Formal lessons with an instrument are a great way to achieve good music technique and theory, but this is not possible for every family. Some suggested resources are given below to provide music technique and theory, giving the student opportunities to learn the language of music and a creative outlet of expression while honing motor skills, refining habits and reinforcing discipline.

 

Music Technique Found in PNEU programs-

·       Singing-carols, French songs, hymns, English songs

·       Learn to play the piano

·       Sight singing-solfege-Tonic Sol-fa

·       ear training and sight reading of music (PNEU P124)

 

Music Technique Suggested by AMITL-

·       Singing-carols, hymns, folk/patriotic songs, French songs

·       Learn to play the piano or another instrument of choice (recorder, guitar, violin, etc.)

·       Music Theory-learn to read basic music notes and symbols either alongside of instrument study or an introductory level for even those not learning an instrument

·       Solfege-Tonic Sol-fa

·       Kindermusik or other music class

·       Church Choir or other organized singing groups

·       The Core Knowledge book series has some basic information about music education for each of grades 1-6 that might provide a base from which to work.

·       Other curriculum providers offer published music resources and curricula. For example, Veritas Press suggests Discoveries in Music for first grade along with Classical Kids CDs and the Classical Kids Teaching Edition. Use whichever programs work best for your family.

 

Additional websites offer some free resources as well. Links are provided at the website; See Resources: The Arts.

 

·       Baltimore Curriculum Project Lesson Plans—these lessons are supposed to be aligned with the Core Knowledge curriculum.

·       Making Music Fun

·       Classics for Kids

 

Note: I have little to no specific experience with these sites, but will link them in the hope that they are  helpful. Both of my daughters received lessons from an excellent piano teacher, including much work in theory. This combined with our study of composers and a little bit of singing was all that we included in our home curriculum.

 

 

Art Technique

 Equally important is the student's own instruction in the skills and techniques behind creating art. This further augments a student's practice in important habits such as attention and application. Drawing, painting and sculpting are just some of the variations in art techniques practiced and some suggested resources will be included to achieve this.

 

Art Technique Found in PNEU programs-

Techniques for art were given more detail; the following notes are divided by form. Pencil use is limited to specific skills. Typically, students work on their skills in observation, memory, accuracy, proportion, light, shade and color work and these are often grouped into three technique areas: drawing, modeling-work and brush-work.

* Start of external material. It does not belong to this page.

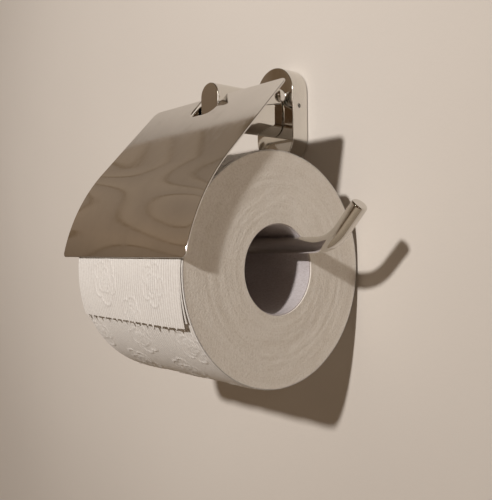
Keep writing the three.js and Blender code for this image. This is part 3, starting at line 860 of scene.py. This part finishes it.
def plaster_material():
    """Warm painted plaster; only its front shows, so the back of the holder can be seen."""
    n = Nodes("wall_paint")
    at = n.place()
    grain = n.noise(at, 420, 5, 0.6)
    cloud = n.noise(at, 3.0, 3, 0.5)
    shade = n.ramp(cloud, (0.3, (0.60, 0.552, 0.50)), (0.7, (0.635, 0.587, 0.533)))
    n.set(Base_Color=shade, Roughness=0.85, Specular_IOR_Level=0.15,
          Normal=n.bump(grain, 0.0002, 0.35))
    clear = n.node("ShaderNodeBsdfTransparent")
    facing = n.node("ShaderNodeNewGeometry").outputs["Backfacing"]
    mix = n.node("ShaderNodeMixShader", Fac=facing)
    n.put(n.shader.outputs[0], mix.inputs[1])
    n.put(clear.outputs[0], mix.inputs[2])
    n.put(mix.outputs[0], n.out.inputs["Surface"])
    return n.material


def floor_material():
    n = Nodes("floor_paint")
    at = n.place()
    cloud = n.noise(at, 2.0, 3, 0.5)
    shade = n.ramp(cloud, (0.3, (0.42, 0.36, 0.285)), (0.7, (0.46, 0.40, 0.32)))
    return n.set(Base_Color=shade, Roughness=0.8, Specular_IOR_Level=0.2,
                 Normal=n.bump(n.noise(at, 300, 4, 0.6), 0.0002, 0.3))


WALL_LEFT, WALL_RIGHT, WALL_TOP, FLOOR_Z = -0.75, 0.75, 0.305, -0.62
WALL_Y = 0.0004  # just behind the plate's back
stage_plane("backdrop_wall", [
    (WALL_LEFT, WALL_Y, FLOOR_Z), (WALL_RIGHT, WALL_Y, FLOOR_Z),
    (WALL_RIGHT, WALL_Y, WALL_TOP), (WALL_LEFT, WALL_Y, WALL_TOP)], plaster_material())
stage_plane("floor", [(-2.5, -3.5, FLOOR_Z), (2.5, -3.5, FLOOR_Z), (2.5, 2.5, FLOOR_Z),
                      (-2.5, 2.5, FLOOR_Z)], floor_material())


KEY_PLACE, KEY_COLOUR = (0.38, -1.45, 0.51), (1.0, 0.965, 0.935)
HOLDER_MIDDLE = (0.03, -0.05, -0.07)


def aimed_light(name, kind, place, target, power, colour):
    data = bpy.data.lights.new(name, kind)
    data.energy, data.color = power, colour
    lamp = bpy.data.objects.new(name, data)
    scene.collection.objects.link(lamp)
    lamp.location = place
    lamp.rotation_mode = "QUATERNION"
    lamp.rotation_quaternion = (Vector(target) - Vector(place)).to_track_quat("-Z", "Y")
    return data


key = aimed_light("key_light", "AREA", KEY_PLACE, HOLDER_MIDDLE, 18.1, KEY_COLOUR)
key.shape, key.size = "DISK", 0.09
glow = aimed_light("glow_light", "AREA", (1.15, -0.75, 0.31), HOLDER_MIDDLE, 0.3, (1.0, 0.90, 0.80))
glow.shape, glow.size = "DISK", 0.10
spill = aimed_light("spill_light", "SPOT", KEY_PLACE, (-0.14, 0, 0.07), 25, KEY_COLOUR)
spill.shadow_soft_size, spill.spot_size, spill.spot_blend = 0.045, math.radians(28), 1.0

ROOM_TONES = (  # share of the way up from straight down, and the room's colour there
    (0.40, (0.075, 0.05, 0.03)), (0.56, (0.145, 0.102, 0.067)), (0.66, (0.26, 0.185, 0.125)),
    (0.78, (0.27, 0.205, 0.15)), (0.95, (0.09, 0.066, 0.045)))
SIDE_TONES = (  # share of the way from the left to the right, and how much of the tone is left
    (0.28, (1.0, 1.0, 1.0)), (0.46, (0.45, 0.37, 0.28)), (1.0, (0.40, 0.31, 0.22)))
FOLD_LINES = 11.0  # contour lines over the whole range of the folds' noise
world = bpy.data.worlds.new("room")
scene.world = world
world.use_nodes = True
tree = world.node_tree
tree.nodes.clear()
surround = tree.nodes.new("ShaderNodeTexCoord")
split = tree.nodes.new("ShaderNodeSeparateXYZ")


def tone_ramp(tones):
    ramp = tree.nodes.new("ShaderNodeValToRGB")
    elements = ramp.color_ramp.elements
    while len(elements) < len(tones):
        elements.new(0.5)
    for element, (height, tone) in zip(elements, tones):
        element.position, element.color = height, (*tone, 1)
    return ramp


def world_math(operation, *values):
    made = tree.nodes.new("ShaderNodeMath")
    made.operation = operation
    for socket, value in zip(made.inputs[1:], values):
        socket.default_value = value
    return made


def multiply_colours():
    made = tree.nodes.new("ShaderNodeMixRGB")
    made.blend_type = "MULTIPLY"
    made.inputs["Fac"].default_value = 1.0
    return made


height_ramp, side_ramp = tone_ramp(ROOM_TONES), tone_ramp(SIDE_TONES)
# Soft folds of a curtain across the dark side of the room, which the lid mirrors.
turned_folds = tree.nodes.new("ShaderNodeMapping")
turned_folds.inputs["Scale"].default_value = (4.5, 1.0, 1.3)
folds = tree.nodes.new("ShaderNodeTexNoise")
folds.inputs["Scale"].default_value = 2.0
folds.inputs["Detail"].default_value = 0.0
steps = world_math("MULTIPLY", FOLD_LINES)
fraction = world_math("FRACT")
line = tree.nodes.new("ShaderNodeValToRGB")
stops = line.color_ramp.elements
stops[0].position, stops[0].color = 0.0, (0.64, 0.58, 0.49, 1)
stops[1].position, stops[1].color = 1.0, (0.93, 0.93, 0.94, 1)
stops.new(0.07).color = (0.68, 0.62, 0.53, 1)
stops.new(0.12).color = (1.07, 1.07, 1.06, 1)
lined, sided = multiply_colours(), multiply_colours()
room = tree.nodes.new("ShaderNodeBackground")
pale = tree.nodes.new("ShaderNodeBackground")
pale.inputs["Color"].default_value = (0.62, 0.57, 0.51, 1)
rays = tree.nodes.new("ShaderNodeLightPath")
mix = tree.nodes.new("ShaderNodeMixShader")
upward, rightward = world_math("MULTIPLY_ADD", 0.5, 0.5), world_math("MULTIPLY_ADD", 0.5, 0.5)
behind = tree.nodes.new("ShaderNodeMapRange")
for name, value in (("From Min", 0.35), ("From Max", 0.75), ("To Min", 1.0), ("To Max", 4.0)):
    behind.inputs[name].default_value = value
out = tree.nodes.new("ShaderNodeOutputWorld")
for source, socket in (
    (surround.outputs["Generated"], split.inputs[0]),
    (split.outputs["Z"], upward.inputs[0]),
    (split.outputs["X"], rightward.inputs[0]),
    (upward.outputs[0], height_ramp.inputs["Fac"]),
    (rightward.outputs[0], side_ramp.inputs["Fac"]),
    (surround.outputs["Generated"], turned_folds.inputs["Vector"]),
    (turned_folds.outputs["Vector"], folds.inputs["Vector"]),
    (folds.outputs["Fac"], steps.inputs[0]),
    (steps.outputs[0], fraction.inputs[0]),
    (fraction.outputs[0], line.inputs["Fac"]),
    (height_ramp.outputs["Color"], sided.inputs["Color1"]),
    (side_ramp.outputs["Color"], sided.inputs["Color2"]),
    (sided.outputs[0], lined.inputs["Color1"]),
    (line.outputs["Color"], lined.inputs["Color2"]),
    (lined.outputs[0], room.inputs["Color"]),
    (split.outputs["Y"], behind.inputs["Value"]),
    (behind.outputs["Result"], room.inputs["Strength"]),
    (rays.outputs["Is Camera Ray"], mix.inputs["Fac"]),
    (room.outputs[0], mix.inputs[1]),
    (pale.outputs[0], mix.inputs[2]),
    (mix.outputs[0], out.inputs["Surface"]),
):
    tree.links.new(source, socket)

scene.view_settings.view_transform = "Standard"
scene.view_settings.look = "None"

From the Parents’ Review article “The Teaching of Art”, Marion Thomson explains that “At least an hour a week should be allowed for the drawing lesson as well as the half-hour or three-quarters allowed for modeling and brush-work respectively” (259).

 

 

Form I; Years 1-3

Accuracy and Observation-careful drawings or sketches of observed nature were made with pencil, with brush-work or with pastels. Some nature specimens that were drawn or painted included: wildflowers, animals, fruits, trees and budding twigs.

 

Proportion, Light, Shade and Color Sense can be achieved with younger children with modeling-work and brush-work. These techniques might include the following:

·       exercises in brush strokes

·       painting freely on large paper using brush, crayon, charcoal or chalk

·       simple flat washes of shapes and of nature

·       using a paint box with specially chosen colors and brushes, only these were to be used for this particular lesson

 

Imaginative work was encouraged with assignments for creating pictures of people, scenes from literature or tales read and holiday and birthday cards.

 

Sometimes assignments were to be created from memory.

 

Form II; Years 4-6

Accuracy and Observation-careful drawings or sketches of observed nature were made with pencil, with brush-work or with pastels. Some nature specimens that were drawn or painted included: wildflowers, animals, fruits, trees and budding twigs.

 

Proportion, Light, Shade and Color Sense can be achieved with modeling and brush-work.

 

These techniques might include the following:

·       exercises, as needed, with brush strokes

·       using a paint box with specially chosen colors and brushes, only these were to be used for this particular lesson

 

Some studies made by the children in Form II include:

·       figures and horses

·       simple sketches from nature

·       trees

·       doors and objects with wheels

·       things used in the kitchen or in the garden

·       autumnal coloring

·       people at work in the field

·       children at play

 

Imaginative work was encouraged with assignments for creating Christmas cards, Christmas calendars with beautiful lettering and original scenes from books assigned from reading or from nursery rhymes.

 

Children in this form were also encouraged to join the PUS portfolio. Sometimes assignments were to be created from memory.

 

Forms III/ IV; Years 7-9

Accuracy and Observation-careful drawings or sketches of observed nature were made with pencil, with brush-work or with pastels. Some nature specimens that were drawn or painted included: wildflowers, animals, fruits, trees and budding twigs.

 

Proportion, Light, Shade and Color Sense can be achieved with modeling and brush-work.

 

These techniques might include the following:

·       exercises, as needed, with brush strokes

·       using a paint box with specially chosen colors and brushes, only these were to be used for this particular lesson

 

Some studies, as appropriate by season, made by the children in Forms III and IV include:

·       landscapes

·       heads and figures

·       animals

·       objects in the house

·       trees

·       light/shade

·       color

·       texture

·       lettering and design

·       figures at work out-of-doors

·       figures on horseback

·       children dancing

·       fruits and vegetables

 

Imaginative work was encouraged with assignments for creating Christmas cards, Christmas calendars with beautiful lettering and original scenes from books assigned from history, the Bible and literature, including poems. Some example assignments were to a) illustrate 6 scenes from history; b) illustrate Christmas Carols and c) illustrate 2 mottoes, proverbs or fables.

 

Children in this form were also encouraged to join the PUS portfolio. Sometimes assignments were to be created from memory.

 

Forms V and VI; Years 10-12

 

Memory drawings might be of:

·       plants

·       figures, e.g., 3-minute poses

·       natural forms

·       groups of people at a fair, the ballet, a Punch & Judy show, etc.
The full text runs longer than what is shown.